RECOIL
- Editor: Iain Harrison
- Frequency: bi-monthly
- Circulation: 250,000
- Founded: 2012
- Company: Caribou Media Group
- Country: United States
- Based in: Los Angeles, California
- Website: www.recoilweb.com

= Recoil (magazine) =

Recoil is a magazine covering handguns, tactical rifles, tactical knives and other shooting-related activities in the United States. It caters to the firearms lifestyle.

The magazine primarily offers reviews on firearms, ammunition, knives, and shooting gear; as well as gunsmithing tips, historical articles, gun collecting, self-defense and automobiles. Each issue contains a few featured articles and personality profiles of people in the firearms industry as well as press releases of new products. Each issue includes a fold-out target.

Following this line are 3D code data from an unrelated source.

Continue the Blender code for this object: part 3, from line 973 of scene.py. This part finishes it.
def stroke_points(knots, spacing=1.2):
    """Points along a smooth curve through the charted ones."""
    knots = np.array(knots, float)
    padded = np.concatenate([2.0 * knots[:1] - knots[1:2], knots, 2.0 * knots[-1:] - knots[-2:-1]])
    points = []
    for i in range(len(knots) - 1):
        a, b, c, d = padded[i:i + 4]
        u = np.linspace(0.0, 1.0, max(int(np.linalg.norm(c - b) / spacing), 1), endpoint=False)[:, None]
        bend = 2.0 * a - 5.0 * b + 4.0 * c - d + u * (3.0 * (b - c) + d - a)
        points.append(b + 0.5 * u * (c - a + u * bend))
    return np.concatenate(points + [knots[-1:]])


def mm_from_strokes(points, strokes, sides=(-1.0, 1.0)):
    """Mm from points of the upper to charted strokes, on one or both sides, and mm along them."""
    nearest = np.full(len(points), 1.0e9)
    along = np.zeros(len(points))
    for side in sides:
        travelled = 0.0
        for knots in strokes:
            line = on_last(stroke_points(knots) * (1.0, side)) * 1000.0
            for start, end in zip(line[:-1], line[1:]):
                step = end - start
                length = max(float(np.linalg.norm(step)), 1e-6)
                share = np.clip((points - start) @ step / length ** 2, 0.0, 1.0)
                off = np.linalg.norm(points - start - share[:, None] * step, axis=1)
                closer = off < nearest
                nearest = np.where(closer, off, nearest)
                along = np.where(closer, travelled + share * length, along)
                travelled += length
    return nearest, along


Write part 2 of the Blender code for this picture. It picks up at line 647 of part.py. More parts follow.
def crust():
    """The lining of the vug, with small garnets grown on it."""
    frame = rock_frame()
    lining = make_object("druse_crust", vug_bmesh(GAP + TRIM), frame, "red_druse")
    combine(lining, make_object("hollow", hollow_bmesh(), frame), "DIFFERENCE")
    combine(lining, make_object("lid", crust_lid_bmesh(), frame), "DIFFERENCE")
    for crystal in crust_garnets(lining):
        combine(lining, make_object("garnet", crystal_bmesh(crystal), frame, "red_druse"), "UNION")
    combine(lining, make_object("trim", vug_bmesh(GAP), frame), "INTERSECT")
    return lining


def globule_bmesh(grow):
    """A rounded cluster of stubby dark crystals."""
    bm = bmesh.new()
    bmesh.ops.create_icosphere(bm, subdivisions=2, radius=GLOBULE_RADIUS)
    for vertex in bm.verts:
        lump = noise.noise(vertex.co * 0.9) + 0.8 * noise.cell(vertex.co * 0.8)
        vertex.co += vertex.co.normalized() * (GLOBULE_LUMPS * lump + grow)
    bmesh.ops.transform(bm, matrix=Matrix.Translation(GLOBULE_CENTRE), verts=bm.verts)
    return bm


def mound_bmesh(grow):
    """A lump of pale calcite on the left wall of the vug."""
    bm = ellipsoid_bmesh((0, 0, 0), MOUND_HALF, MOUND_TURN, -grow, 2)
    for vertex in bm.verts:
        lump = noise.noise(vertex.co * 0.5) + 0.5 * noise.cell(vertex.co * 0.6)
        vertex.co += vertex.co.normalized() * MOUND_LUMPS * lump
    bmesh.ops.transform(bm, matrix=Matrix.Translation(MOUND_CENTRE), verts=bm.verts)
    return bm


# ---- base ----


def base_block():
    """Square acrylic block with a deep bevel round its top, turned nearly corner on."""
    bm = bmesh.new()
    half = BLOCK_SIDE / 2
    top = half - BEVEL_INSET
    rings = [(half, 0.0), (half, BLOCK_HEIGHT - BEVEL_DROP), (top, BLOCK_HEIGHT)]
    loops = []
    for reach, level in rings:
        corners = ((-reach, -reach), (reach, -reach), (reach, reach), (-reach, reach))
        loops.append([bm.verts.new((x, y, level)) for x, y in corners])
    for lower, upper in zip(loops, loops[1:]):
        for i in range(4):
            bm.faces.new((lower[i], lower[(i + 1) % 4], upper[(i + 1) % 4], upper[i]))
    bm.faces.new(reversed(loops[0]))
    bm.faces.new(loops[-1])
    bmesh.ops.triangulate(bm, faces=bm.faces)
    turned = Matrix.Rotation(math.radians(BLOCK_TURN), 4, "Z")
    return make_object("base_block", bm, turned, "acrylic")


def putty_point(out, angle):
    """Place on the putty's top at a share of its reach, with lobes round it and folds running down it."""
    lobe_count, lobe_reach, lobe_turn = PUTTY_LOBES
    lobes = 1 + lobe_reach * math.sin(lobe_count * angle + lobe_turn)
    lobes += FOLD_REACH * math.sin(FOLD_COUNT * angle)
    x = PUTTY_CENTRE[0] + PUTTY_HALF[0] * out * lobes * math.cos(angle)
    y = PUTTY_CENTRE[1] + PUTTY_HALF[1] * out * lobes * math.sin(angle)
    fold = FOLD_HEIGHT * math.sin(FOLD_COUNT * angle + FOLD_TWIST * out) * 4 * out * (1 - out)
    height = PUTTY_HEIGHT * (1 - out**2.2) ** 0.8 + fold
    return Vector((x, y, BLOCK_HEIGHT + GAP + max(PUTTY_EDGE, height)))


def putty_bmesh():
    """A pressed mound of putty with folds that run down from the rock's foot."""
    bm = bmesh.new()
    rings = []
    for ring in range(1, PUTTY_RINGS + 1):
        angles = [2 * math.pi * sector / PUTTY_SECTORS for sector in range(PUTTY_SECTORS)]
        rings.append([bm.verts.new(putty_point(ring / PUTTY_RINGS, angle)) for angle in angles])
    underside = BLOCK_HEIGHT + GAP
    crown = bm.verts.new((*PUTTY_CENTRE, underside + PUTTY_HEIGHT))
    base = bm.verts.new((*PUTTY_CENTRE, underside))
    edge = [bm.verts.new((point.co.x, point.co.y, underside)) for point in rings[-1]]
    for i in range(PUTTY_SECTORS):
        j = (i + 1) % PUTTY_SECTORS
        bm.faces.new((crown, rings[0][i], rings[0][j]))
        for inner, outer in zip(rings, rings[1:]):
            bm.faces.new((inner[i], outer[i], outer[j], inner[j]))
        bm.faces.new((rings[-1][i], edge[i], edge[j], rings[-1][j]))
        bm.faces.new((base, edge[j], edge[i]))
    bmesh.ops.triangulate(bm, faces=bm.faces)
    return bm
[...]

Susannah Breslin of Forbes wrote that, "RECOIL is more Maxim than your dad's Guns & Ammo" with regard to the magazine's photography and subject matter.
RECOIL debuted in January 2012 as a quarterly magazine and by December 2012 became bi-monthly.

Iain Harrison became editor in January 2013.

In 2015, RECOIL won “Best Outdoor Sports & Recreation Magazine” at the 64th Annual Western Publishing Association "Maggie Awards" for its July issue.